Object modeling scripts
************
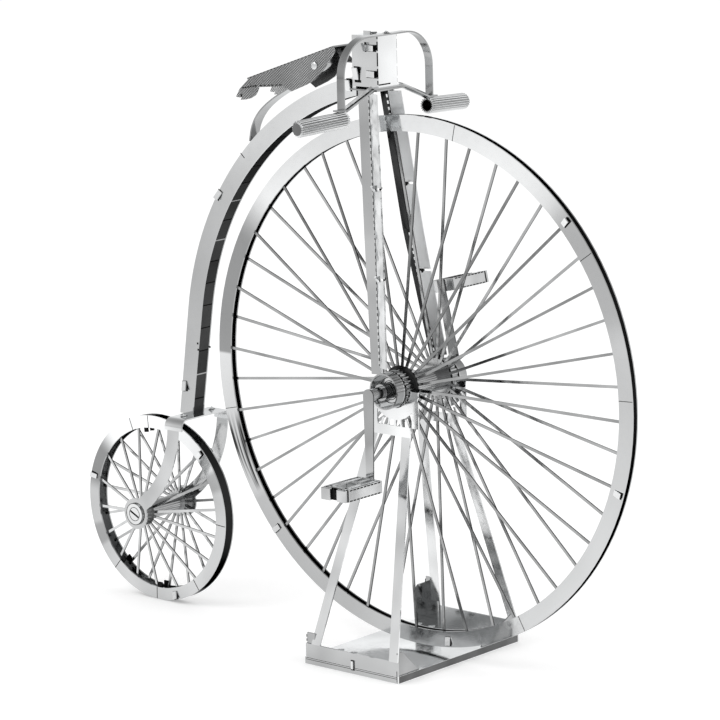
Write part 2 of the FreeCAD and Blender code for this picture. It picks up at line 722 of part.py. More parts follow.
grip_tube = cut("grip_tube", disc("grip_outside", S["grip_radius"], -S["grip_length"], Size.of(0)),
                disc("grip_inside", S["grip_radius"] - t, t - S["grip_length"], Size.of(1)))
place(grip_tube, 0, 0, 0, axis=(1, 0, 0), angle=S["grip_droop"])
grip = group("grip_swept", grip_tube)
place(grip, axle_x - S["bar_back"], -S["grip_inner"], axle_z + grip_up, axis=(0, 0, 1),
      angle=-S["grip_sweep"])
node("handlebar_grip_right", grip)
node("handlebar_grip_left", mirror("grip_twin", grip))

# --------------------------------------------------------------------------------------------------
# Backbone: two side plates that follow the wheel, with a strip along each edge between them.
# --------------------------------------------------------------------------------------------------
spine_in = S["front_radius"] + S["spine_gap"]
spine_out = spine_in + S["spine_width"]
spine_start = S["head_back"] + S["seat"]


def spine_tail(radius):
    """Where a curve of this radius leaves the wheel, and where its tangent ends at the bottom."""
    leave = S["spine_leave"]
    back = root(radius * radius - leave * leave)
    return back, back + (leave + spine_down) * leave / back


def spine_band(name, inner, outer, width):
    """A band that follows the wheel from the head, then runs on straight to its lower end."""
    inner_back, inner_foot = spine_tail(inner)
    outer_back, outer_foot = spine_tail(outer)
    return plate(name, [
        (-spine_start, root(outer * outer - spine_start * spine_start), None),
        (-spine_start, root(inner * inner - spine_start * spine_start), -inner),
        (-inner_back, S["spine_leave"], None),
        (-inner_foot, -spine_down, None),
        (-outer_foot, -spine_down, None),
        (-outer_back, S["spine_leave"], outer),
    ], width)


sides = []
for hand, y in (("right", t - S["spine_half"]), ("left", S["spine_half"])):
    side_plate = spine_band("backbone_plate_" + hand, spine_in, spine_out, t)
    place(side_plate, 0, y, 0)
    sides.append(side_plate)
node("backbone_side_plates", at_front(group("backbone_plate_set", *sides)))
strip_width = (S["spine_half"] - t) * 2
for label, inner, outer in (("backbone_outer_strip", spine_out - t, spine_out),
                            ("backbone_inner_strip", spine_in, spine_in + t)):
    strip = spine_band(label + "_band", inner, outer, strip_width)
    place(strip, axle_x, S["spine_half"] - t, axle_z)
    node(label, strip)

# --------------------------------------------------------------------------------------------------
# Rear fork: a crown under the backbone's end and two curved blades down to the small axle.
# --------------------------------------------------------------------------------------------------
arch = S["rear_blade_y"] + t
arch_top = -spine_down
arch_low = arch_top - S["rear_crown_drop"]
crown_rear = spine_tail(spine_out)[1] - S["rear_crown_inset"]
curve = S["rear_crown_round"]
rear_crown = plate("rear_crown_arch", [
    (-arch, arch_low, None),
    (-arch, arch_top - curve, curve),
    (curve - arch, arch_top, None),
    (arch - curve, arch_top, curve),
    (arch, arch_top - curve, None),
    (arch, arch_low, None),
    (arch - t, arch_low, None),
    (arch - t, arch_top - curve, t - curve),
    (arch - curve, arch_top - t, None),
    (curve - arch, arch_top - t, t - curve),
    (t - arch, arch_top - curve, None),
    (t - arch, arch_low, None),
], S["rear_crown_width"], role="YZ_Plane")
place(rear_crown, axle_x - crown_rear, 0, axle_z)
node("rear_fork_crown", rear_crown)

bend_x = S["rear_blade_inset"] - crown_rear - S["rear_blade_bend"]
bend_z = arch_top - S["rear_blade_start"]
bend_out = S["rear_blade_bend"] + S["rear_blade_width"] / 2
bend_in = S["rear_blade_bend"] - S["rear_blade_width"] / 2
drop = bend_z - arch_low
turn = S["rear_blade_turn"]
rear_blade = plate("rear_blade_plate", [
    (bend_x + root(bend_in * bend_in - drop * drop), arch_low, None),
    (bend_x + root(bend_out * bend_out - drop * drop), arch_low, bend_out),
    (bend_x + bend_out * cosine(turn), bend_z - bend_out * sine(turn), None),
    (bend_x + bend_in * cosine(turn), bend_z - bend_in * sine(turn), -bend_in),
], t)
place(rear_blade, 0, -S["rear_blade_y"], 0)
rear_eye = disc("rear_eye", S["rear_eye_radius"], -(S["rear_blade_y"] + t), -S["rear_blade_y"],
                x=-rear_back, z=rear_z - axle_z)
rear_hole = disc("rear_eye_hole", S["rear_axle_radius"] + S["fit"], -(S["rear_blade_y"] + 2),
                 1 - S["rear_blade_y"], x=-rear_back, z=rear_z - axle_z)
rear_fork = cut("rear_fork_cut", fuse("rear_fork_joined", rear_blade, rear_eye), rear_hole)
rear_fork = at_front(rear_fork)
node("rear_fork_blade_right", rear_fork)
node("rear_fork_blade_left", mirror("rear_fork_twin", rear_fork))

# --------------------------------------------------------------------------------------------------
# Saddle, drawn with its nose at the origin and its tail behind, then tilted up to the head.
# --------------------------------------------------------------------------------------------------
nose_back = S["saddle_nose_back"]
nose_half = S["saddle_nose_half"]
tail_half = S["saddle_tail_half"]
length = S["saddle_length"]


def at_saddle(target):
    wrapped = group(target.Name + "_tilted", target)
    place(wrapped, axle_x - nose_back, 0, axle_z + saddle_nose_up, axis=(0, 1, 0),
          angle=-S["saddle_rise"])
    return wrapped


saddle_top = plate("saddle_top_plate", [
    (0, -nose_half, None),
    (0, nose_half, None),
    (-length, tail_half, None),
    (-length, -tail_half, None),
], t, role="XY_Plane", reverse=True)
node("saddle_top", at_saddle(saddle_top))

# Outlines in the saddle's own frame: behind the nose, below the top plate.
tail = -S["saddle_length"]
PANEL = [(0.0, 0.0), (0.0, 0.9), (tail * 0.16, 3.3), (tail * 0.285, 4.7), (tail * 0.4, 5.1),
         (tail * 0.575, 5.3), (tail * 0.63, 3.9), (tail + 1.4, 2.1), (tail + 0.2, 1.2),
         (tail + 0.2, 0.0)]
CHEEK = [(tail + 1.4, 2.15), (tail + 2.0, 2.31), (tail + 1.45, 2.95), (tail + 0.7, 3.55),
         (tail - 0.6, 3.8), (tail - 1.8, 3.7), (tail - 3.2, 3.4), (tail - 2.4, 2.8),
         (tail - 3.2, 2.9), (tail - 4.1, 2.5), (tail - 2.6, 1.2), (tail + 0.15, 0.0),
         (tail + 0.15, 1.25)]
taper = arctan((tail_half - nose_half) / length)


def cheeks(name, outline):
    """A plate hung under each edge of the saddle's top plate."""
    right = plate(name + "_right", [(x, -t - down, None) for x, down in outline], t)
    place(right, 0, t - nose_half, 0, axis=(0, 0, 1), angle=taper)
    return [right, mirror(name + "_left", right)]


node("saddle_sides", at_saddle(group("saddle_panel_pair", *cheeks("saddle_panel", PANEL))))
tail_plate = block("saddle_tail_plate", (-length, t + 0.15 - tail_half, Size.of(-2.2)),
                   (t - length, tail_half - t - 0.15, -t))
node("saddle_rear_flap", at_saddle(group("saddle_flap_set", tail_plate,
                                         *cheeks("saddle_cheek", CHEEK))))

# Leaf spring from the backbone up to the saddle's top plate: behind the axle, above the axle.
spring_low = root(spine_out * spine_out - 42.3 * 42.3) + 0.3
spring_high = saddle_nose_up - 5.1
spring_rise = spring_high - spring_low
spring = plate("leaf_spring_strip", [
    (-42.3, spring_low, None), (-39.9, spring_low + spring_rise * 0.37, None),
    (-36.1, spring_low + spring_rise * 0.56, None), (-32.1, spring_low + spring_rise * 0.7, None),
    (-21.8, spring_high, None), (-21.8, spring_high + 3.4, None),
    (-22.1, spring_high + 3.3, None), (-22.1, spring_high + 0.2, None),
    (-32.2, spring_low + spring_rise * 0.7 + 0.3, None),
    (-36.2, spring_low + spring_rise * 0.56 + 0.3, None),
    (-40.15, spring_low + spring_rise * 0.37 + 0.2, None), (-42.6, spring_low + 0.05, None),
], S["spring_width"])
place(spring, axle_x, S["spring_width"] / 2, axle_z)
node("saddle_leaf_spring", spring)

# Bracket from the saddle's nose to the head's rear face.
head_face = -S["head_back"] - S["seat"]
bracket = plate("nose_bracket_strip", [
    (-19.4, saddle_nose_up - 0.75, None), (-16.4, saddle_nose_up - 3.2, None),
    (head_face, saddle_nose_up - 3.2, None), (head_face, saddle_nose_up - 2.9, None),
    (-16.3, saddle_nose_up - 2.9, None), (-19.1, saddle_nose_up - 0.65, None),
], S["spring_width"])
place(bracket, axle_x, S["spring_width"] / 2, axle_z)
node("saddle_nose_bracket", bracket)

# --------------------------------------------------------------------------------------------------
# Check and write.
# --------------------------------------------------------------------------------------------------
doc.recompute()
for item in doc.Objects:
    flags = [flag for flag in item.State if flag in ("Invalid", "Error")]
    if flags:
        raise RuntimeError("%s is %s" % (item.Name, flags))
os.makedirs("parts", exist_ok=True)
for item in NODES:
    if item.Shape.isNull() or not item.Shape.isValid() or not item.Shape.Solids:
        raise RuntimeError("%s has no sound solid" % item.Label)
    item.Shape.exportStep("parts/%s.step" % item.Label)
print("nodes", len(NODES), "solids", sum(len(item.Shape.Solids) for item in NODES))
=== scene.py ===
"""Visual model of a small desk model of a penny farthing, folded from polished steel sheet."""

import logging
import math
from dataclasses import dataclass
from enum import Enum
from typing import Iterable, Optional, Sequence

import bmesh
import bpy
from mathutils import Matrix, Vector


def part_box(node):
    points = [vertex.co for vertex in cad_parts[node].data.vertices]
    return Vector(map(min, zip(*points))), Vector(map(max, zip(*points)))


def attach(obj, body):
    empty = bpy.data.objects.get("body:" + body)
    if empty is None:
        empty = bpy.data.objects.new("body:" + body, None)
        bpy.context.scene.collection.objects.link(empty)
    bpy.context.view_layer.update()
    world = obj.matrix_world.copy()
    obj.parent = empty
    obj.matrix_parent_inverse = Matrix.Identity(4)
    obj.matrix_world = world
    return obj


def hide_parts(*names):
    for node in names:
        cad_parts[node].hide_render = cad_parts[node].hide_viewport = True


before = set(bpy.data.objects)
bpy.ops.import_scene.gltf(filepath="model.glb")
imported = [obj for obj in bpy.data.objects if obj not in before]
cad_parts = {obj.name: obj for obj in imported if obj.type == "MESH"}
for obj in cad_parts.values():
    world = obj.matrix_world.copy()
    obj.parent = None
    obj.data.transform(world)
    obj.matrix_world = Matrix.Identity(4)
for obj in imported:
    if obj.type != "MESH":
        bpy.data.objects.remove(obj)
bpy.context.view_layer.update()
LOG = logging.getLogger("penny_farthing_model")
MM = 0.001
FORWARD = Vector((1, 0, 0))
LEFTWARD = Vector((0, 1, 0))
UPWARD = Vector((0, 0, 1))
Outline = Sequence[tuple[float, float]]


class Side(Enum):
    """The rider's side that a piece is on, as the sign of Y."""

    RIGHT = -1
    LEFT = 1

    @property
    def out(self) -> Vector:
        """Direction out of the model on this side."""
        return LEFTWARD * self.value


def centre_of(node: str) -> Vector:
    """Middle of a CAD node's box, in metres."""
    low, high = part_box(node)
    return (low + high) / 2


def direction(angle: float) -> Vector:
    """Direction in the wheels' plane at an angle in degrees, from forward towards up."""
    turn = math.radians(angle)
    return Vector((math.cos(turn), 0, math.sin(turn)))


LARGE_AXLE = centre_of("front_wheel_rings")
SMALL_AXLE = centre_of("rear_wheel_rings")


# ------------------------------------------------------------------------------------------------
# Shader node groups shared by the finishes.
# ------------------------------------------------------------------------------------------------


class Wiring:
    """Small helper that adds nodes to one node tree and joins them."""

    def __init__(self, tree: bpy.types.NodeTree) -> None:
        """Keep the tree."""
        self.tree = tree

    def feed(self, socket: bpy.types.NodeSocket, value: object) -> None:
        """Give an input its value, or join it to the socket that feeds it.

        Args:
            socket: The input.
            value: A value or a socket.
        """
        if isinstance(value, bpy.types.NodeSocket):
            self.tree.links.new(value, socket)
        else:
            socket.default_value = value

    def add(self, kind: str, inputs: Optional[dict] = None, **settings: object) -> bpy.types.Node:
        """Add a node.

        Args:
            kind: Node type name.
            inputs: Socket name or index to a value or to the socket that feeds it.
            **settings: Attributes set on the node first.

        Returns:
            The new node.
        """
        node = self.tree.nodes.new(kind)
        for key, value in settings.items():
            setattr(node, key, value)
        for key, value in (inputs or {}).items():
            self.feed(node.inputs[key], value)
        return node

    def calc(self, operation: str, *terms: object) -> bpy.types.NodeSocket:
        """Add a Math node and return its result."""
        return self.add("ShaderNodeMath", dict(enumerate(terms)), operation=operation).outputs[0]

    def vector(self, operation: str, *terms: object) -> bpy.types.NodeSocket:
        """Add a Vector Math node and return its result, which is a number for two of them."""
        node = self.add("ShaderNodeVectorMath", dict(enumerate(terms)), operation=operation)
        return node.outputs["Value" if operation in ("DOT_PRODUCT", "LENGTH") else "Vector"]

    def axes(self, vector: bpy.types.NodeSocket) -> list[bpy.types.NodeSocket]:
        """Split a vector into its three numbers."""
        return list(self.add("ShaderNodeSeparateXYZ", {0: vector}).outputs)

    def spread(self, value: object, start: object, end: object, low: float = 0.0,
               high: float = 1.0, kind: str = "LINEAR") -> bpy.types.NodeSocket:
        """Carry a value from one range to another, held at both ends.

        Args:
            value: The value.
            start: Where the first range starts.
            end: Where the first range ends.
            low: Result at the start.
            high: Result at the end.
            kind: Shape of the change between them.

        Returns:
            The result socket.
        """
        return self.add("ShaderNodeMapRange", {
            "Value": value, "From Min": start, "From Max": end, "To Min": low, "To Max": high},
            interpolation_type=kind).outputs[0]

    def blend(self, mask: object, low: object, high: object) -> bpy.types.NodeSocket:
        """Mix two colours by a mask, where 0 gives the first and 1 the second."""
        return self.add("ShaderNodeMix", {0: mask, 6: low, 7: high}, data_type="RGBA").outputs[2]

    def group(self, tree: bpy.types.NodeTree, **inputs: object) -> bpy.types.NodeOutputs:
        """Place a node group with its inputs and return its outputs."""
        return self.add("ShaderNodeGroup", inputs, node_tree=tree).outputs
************
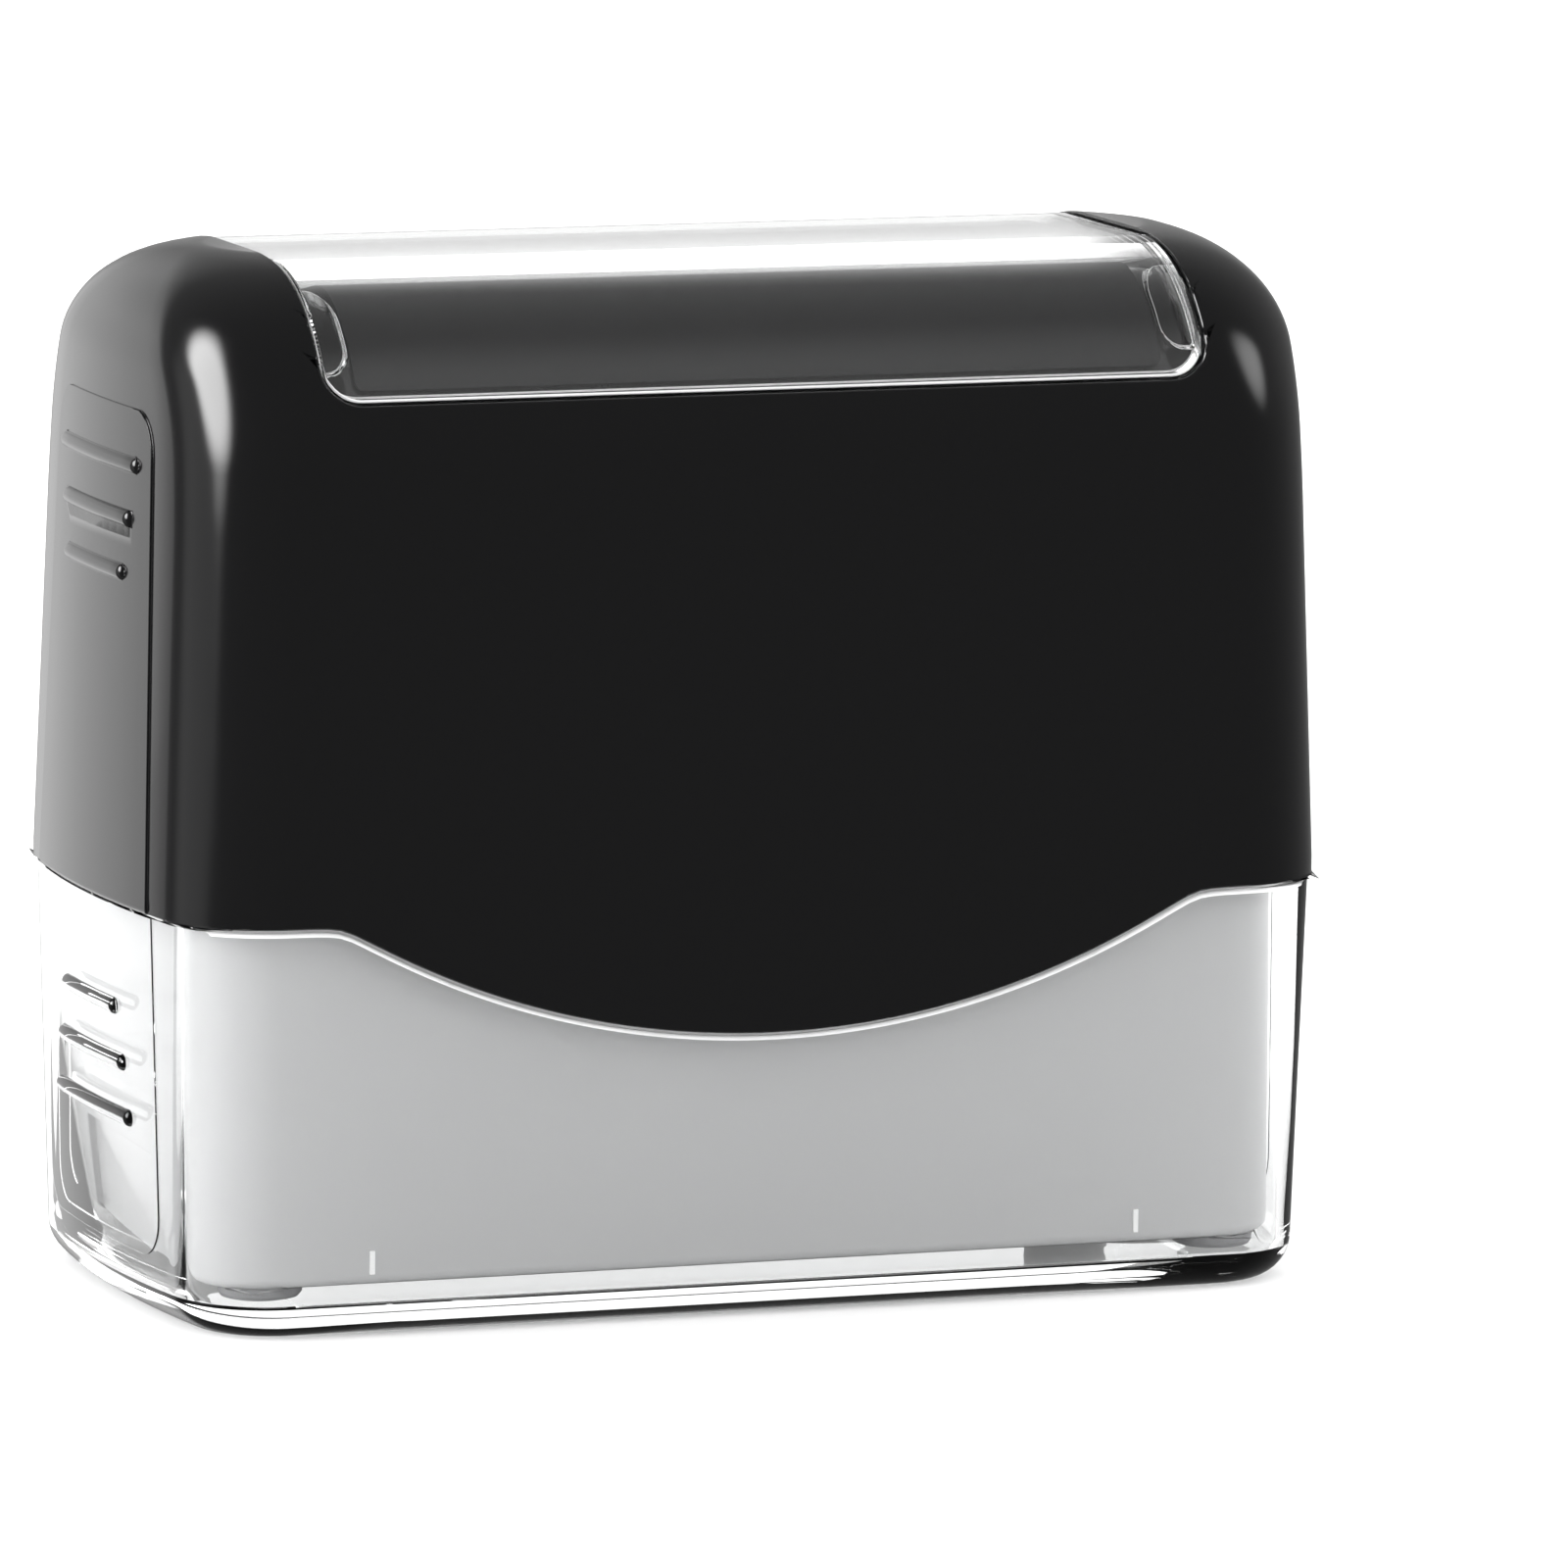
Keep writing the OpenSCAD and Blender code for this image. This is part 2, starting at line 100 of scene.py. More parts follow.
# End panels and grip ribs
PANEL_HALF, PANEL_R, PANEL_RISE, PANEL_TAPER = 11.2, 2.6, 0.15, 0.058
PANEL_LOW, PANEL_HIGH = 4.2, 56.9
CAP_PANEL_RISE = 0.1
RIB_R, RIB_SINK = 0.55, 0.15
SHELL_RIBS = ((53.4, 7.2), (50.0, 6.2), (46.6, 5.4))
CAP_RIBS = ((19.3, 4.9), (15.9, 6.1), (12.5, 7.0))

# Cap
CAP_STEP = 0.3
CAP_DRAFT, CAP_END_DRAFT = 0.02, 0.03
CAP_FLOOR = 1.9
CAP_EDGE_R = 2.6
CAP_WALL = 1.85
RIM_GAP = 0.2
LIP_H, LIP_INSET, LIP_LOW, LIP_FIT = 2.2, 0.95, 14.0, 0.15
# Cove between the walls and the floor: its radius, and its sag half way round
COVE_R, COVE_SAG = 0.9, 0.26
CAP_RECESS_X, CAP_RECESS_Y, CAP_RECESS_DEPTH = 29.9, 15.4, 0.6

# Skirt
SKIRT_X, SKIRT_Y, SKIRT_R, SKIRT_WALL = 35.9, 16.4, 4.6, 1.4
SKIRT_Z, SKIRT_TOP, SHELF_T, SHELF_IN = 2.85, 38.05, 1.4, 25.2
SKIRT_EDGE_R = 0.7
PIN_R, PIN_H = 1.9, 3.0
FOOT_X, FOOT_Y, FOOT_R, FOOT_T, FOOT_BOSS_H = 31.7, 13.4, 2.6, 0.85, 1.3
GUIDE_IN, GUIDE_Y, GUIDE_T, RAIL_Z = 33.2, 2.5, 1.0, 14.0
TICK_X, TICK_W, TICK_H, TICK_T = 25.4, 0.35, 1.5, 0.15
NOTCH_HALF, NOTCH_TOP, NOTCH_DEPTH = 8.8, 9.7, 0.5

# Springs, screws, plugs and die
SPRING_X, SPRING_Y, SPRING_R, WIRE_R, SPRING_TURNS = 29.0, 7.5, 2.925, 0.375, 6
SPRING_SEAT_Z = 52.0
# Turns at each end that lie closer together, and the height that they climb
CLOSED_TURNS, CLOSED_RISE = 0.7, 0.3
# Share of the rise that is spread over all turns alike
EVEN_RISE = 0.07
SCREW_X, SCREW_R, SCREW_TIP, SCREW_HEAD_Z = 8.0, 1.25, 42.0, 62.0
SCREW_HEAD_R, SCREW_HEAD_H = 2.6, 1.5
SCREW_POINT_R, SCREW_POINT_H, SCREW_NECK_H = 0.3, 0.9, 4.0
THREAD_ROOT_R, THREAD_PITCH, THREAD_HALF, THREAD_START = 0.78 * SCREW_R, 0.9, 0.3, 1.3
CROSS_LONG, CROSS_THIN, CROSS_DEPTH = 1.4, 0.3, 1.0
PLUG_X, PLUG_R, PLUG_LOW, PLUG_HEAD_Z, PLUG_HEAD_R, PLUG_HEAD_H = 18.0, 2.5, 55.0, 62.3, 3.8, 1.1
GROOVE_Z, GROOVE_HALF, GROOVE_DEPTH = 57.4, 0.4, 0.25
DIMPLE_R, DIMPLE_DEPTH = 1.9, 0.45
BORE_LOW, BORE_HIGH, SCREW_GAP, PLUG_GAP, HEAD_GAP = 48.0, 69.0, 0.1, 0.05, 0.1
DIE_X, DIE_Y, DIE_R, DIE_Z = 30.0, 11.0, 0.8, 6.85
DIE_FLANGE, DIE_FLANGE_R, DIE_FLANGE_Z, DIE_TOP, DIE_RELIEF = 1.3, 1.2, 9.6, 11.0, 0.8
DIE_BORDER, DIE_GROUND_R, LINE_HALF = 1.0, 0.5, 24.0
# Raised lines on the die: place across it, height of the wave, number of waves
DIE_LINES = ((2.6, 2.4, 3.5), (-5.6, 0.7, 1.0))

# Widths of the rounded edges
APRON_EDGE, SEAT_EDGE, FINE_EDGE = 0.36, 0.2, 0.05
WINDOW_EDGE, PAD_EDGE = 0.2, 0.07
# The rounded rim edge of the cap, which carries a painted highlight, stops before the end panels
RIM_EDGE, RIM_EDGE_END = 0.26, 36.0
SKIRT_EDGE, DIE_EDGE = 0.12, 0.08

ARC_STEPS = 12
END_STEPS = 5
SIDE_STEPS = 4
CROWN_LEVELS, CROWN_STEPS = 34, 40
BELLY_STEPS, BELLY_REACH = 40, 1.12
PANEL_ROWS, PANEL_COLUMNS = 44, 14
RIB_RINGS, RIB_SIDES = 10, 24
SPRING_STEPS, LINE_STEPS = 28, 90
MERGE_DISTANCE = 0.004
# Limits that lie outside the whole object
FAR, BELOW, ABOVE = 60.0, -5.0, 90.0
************
From the records above, retype only the lines starting at the line that contains "obj.matrix_world = Matrix.Identity(4)" and ending at the line that contains "return LEFTWARD * self.value", both included.

» **Task response**
    obj.matrix_world = Matrix.Identity(4)
for obj in imported:
    if obj.type != "MESH":
        bpy.data.objects.remove(obj)
bpy.context.view_layer.update()
LOG = logging.getLogger("penny_farthing_model")
MM = 0.001
FORWARD = Vector((1, 0, 0))
LEFTWARD = Vector((0, 1, 0))
UPWARD = Vector((0, 0, 1))
Outline = Sequence[tuple[float, float]]


class Side(Enum):
    """The rider's side that a piece is on, as the sign of Y."""

    RIGHT = -1
    LEFT = 1

    @property
    def out(self) -> Vector:
        """Direction out of the model on this side."""
        return LEFTWARD * self.value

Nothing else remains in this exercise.